Shades of The Red Badge of Courage creep in with one young gung-ho Army Ranger arriving in Somalia to "kick some ass"—of course, Sgt. Eversmann (Harnett) recognizes that the young buck has never been in combat before. Some will call this an anti- war film, but that label is as simplistic as attempts to describe the Somalian calamity as a failed good will gesture on the part of the U.S. to alleviate starvation. Black Hawk Down reflects the realities of war honestly—showing very clearly that soldiers don't necessarily fight for political causes or due to bravery—it's a matter of surviving and fighting for the buddies next to you. I can't speak from experience, but I've heard this same theme from a number of Vietnam veterans, so Scott's film appears right on target.

Columbia studio executives once considered holding the release back after the September 11 tragedy—they weren't sure how Americans would cope with the film.

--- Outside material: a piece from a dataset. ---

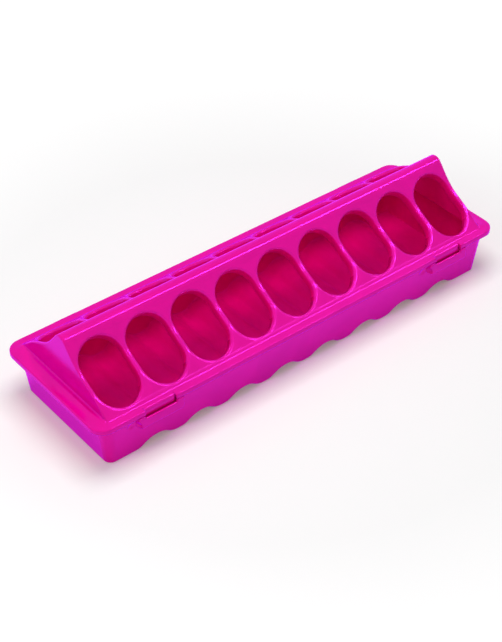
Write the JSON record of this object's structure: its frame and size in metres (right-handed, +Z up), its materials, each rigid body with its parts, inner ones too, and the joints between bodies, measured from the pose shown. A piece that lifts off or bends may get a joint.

It's difficult to sell Black Hawk Down as a "feel good" film about the U.S. military, but despite the overall debacle the film contains individual acts of heroism. Without those moments a hundred soldiers would have perished.

Scott's camera, Arthur Max's production design, and the special effects highlight the bloody war film. Through the labyrinth of Mogadishu's battle strewn markets and streets we follow the Delta Forces and younger Army Rangers as they first attempt to take out warlord Mohamed Farrah Aidid in an "hour's assignment" before grimacing and flinching whenever another soldier gets hit. Foregoing the cartoonish MTV editing that plagued Gladiator, Scott slows down the action long enough to impact viscerally—images of severed hands, bottomless bodies, spurting aortas are interspersed with hundreds of natives suicidally running into machine gun fire and Bruckheimer's patented assortment of explosions and fires. Surreal are the editing cuts to General William F. Garrison (Sam Shepherd) overseeing the disaster on the video monitors after the U.S. forces lose the initiative and fight merely to survive.

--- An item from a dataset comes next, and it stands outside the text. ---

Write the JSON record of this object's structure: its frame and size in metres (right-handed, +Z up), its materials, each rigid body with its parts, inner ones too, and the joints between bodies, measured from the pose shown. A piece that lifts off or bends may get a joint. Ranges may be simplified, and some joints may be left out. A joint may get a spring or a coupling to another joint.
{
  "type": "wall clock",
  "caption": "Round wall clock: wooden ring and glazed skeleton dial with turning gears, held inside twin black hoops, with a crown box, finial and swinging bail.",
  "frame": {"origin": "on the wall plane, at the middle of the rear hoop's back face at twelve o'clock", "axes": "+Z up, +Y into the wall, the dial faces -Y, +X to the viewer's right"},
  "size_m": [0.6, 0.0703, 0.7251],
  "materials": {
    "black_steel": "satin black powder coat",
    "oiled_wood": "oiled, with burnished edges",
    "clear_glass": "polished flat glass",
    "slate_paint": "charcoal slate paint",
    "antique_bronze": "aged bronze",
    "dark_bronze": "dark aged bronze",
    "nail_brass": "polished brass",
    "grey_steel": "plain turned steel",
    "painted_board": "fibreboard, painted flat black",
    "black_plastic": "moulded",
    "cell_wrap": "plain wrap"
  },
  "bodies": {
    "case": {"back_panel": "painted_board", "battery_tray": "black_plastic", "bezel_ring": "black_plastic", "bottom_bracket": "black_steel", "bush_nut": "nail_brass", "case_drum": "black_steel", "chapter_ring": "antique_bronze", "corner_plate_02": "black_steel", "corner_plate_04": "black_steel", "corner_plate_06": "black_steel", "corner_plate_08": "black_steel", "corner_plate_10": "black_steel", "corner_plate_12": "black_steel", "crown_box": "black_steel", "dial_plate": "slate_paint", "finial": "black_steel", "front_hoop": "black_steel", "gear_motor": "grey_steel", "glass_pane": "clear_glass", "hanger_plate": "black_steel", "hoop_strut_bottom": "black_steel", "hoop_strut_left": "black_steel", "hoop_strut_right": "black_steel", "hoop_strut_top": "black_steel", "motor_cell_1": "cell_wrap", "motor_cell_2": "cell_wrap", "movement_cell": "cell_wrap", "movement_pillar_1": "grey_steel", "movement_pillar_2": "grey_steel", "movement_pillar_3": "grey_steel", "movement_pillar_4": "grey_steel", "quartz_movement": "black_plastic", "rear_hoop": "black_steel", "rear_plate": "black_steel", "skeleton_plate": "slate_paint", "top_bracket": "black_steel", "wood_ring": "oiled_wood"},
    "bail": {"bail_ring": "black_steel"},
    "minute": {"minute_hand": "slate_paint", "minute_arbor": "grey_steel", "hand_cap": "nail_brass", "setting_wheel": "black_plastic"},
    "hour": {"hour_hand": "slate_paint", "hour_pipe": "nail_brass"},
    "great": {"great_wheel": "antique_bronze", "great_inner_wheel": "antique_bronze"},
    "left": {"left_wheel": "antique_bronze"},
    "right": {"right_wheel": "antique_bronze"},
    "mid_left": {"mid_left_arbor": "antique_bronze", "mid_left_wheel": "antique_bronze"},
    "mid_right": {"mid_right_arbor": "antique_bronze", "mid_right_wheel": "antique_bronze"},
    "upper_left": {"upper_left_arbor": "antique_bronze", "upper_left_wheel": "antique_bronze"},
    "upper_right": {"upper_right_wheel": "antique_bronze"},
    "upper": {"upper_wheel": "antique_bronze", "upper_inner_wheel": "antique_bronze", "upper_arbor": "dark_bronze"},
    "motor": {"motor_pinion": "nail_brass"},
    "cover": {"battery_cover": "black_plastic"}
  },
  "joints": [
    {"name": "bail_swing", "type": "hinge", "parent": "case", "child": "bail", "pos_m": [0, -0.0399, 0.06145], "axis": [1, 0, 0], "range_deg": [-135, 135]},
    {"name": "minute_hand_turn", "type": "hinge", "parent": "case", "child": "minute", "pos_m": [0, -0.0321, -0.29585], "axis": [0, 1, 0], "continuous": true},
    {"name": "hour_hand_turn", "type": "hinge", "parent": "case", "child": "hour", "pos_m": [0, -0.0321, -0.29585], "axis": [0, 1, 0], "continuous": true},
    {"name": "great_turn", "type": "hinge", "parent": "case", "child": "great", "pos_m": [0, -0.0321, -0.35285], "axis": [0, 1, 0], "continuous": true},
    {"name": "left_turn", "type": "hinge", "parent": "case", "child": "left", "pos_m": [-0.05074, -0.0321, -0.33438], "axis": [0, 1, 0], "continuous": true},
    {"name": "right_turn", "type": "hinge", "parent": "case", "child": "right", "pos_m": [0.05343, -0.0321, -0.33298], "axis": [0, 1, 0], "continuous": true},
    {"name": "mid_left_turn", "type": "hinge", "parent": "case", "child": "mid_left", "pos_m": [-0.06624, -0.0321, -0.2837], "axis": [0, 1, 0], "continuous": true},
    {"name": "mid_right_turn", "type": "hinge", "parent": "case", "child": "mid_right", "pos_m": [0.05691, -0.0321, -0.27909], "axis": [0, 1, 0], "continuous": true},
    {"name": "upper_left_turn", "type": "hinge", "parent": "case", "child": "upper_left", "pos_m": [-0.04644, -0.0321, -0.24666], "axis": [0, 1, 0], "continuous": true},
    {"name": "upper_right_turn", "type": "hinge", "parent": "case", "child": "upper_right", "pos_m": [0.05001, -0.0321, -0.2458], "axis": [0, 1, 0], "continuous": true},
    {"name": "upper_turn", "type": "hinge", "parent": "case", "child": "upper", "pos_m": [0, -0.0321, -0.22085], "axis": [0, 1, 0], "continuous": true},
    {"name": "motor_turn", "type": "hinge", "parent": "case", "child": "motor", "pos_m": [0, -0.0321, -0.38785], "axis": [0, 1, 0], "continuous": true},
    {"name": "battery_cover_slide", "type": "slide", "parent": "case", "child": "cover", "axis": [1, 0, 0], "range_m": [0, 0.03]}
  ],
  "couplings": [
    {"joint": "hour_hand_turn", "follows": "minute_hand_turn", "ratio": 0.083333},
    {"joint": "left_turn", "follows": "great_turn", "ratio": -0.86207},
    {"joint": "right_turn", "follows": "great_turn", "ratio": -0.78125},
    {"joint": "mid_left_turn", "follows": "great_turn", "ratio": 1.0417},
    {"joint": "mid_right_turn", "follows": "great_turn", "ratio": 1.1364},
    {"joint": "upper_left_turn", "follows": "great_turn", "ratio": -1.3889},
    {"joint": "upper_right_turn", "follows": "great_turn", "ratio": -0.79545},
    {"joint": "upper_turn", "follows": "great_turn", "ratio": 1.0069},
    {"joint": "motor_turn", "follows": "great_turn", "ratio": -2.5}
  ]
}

Ridley Scott is the perfect director for this film. Traditionally short on developing characters, Scott inadvertently allows us to gain an affinity for the characters because the action takes precedence. The small touches—Josh Harnett showing his first halting attempts at leadership with his commitment to his men, Ewan McGregor getting just the right amount of coffee beans for the perfect cup of java for a friend, and Tom Sizemore going back into danger when not required—all add up by the end of the film, and cause some misty eyed patriotic sentiments to emerge in one of the more fabled recent military fumbles in U.S. history. What is more noble than heroically fighting on in a lost cause?

Black Hawk Down makes no overt political statements. We see the horror and wonder why the Hell we were involved in Somalia in the first place, but the film doesn't set out to condemn Clinton and U.S. policy—instead making this one of the most intimate war films ever captured on celluloid. Like one of the soldiers, we are plunked right into the middle of battle and it's all we can do is to find a way out of the maze to survive and breathe freely again. After a fast moving 144 minutes, we can emerge from the darkness, and find ourselves looking at war differently.